Work instructions - Keep only the lines that hold the string "overall", filtering out the rest of the entries below.

Data for this task -
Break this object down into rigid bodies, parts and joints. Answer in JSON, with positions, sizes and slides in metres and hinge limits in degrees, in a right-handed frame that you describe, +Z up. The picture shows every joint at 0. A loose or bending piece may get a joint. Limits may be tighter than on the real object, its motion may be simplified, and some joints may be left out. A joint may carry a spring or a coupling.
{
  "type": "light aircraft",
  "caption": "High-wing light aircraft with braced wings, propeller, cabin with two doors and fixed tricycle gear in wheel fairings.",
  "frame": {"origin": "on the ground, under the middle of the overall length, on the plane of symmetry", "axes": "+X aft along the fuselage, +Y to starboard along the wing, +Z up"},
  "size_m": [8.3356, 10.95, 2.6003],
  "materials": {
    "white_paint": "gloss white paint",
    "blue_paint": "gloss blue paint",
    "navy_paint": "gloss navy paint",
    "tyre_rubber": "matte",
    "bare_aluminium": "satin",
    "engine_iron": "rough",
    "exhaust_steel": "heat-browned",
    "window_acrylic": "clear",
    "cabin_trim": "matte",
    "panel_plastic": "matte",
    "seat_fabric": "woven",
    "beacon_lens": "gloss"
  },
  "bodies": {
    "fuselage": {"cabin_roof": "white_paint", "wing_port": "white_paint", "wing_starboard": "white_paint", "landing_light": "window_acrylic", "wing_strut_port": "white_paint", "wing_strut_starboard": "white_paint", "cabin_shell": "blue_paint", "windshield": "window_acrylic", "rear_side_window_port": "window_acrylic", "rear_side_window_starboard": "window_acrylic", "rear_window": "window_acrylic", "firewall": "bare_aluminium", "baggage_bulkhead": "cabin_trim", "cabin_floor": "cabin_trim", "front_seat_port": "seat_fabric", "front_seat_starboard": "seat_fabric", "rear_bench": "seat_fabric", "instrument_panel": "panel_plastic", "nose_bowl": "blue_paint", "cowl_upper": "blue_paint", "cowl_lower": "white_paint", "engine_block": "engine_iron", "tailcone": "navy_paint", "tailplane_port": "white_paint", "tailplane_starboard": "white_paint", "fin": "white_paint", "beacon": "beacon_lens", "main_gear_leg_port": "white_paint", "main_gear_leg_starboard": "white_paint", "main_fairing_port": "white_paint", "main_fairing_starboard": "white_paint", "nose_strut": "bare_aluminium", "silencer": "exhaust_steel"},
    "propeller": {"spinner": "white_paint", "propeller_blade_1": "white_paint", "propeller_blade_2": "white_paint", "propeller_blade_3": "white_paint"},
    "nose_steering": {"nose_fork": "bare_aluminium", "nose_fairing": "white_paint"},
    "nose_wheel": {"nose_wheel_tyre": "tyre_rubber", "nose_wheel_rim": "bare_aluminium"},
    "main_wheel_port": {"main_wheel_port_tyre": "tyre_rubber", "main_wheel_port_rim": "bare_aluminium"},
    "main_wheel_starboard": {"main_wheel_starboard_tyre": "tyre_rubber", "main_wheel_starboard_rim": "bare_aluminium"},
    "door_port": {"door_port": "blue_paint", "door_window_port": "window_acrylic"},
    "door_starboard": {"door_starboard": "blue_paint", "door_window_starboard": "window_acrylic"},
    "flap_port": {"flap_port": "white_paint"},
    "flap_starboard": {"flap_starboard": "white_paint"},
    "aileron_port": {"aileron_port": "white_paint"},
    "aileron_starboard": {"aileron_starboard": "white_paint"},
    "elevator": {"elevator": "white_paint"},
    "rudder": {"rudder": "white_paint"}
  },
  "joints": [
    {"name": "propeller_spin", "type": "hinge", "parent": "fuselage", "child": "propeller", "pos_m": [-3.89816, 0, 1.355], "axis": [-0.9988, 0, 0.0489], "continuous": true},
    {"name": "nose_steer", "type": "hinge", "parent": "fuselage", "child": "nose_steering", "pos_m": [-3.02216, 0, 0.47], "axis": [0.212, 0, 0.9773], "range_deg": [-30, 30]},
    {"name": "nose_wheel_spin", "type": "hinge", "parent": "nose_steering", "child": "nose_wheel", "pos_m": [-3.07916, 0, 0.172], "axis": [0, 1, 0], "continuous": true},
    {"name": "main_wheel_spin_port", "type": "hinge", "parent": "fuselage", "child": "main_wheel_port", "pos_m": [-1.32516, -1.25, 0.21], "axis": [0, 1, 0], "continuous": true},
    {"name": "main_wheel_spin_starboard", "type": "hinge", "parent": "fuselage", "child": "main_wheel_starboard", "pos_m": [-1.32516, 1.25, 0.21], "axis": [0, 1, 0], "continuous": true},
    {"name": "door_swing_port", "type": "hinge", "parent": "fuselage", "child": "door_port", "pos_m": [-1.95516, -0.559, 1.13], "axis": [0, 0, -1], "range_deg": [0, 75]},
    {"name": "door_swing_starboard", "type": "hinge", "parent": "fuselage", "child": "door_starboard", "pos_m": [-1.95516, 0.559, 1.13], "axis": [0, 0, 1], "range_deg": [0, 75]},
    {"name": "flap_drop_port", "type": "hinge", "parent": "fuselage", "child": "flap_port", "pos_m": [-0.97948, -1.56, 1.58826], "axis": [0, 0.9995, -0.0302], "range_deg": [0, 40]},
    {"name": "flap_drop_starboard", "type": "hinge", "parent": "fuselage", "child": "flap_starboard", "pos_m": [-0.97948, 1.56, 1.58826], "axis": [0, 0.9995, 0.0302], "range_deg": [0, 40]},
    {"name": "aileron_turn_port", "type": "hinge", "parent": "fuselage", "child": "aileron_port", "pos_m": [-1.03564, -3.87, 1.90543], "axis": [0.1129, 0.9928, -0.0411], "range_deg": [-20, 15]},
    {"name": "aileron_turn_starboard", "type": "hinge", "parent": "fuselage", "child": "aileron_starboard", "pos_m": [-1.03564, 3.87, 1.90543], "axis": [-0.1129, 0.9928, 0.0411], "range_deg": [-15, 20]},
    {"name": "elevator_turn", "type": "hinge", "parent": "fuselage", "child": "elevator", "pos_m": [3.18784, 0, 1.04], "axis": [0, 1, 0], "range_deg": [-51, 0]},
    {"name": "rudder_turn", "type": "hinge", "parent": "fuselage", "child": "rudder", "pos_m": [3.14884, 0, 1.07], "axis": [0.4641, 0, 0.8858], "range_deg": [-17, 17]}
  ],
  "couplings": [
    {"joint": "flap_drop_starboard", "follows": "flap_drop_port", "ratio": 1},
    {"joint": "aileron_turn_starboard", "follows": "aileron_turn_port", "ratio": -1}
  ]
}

---

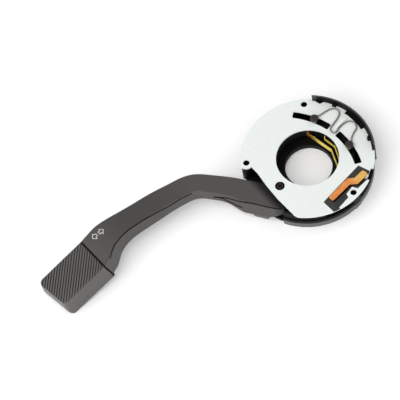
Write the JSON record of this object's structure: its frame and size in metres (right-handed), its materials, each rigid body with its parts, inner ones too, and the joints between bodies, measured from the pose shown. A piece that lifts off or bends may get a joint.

--

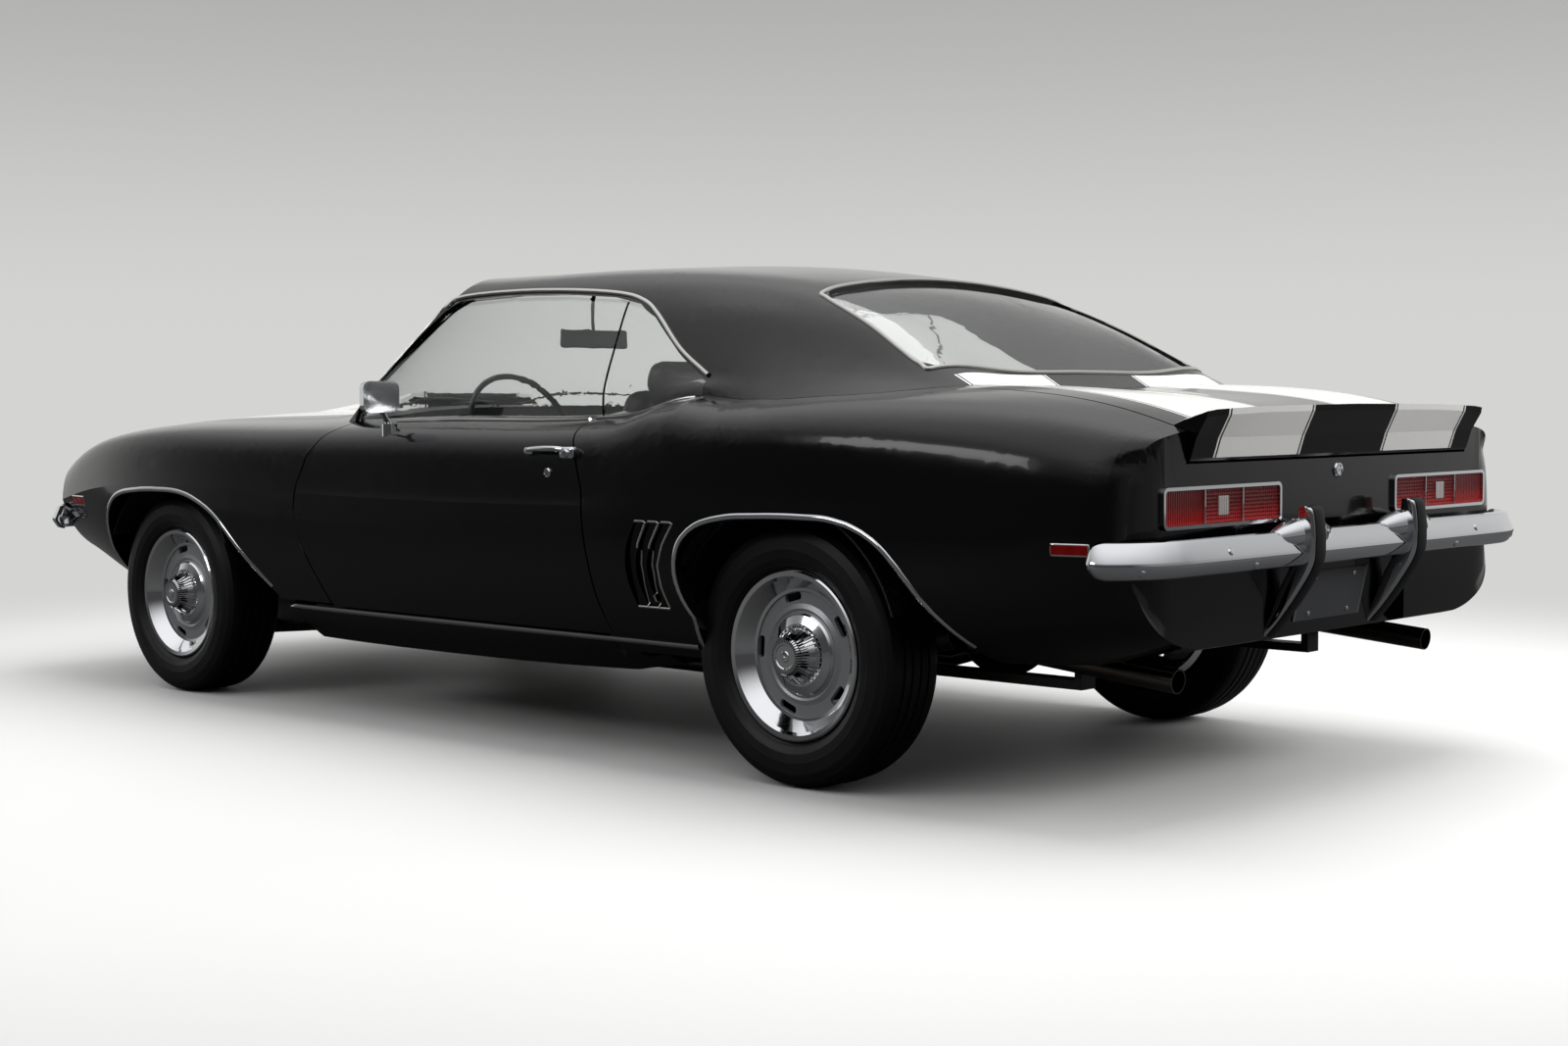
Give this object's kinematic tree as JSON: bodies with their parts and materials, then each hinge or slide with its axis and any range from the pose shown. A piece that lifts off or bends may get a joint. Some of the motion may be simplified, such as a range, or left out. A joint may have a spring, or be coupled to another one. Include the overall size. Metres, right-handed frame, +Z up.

Output for this task -
  "frame": {"origin": "on the ground, under the middle of the overall length, on the plane of symmetry", "axes": "+X aft along the fuselage, +Y to starboard along the wing, +Z up"},
Give this object's kinematic tree as JSON: bodies with their parts and materials, then each hinge or slide with its axis and any range from the pose shown. A piece that lifts off or bends may get a joint. Some of the motion may be simplified, such as a range, or left out. A joint may have a spring, or be coupled to another one. Include the overall size. Metres, right-handed frame, +Z up.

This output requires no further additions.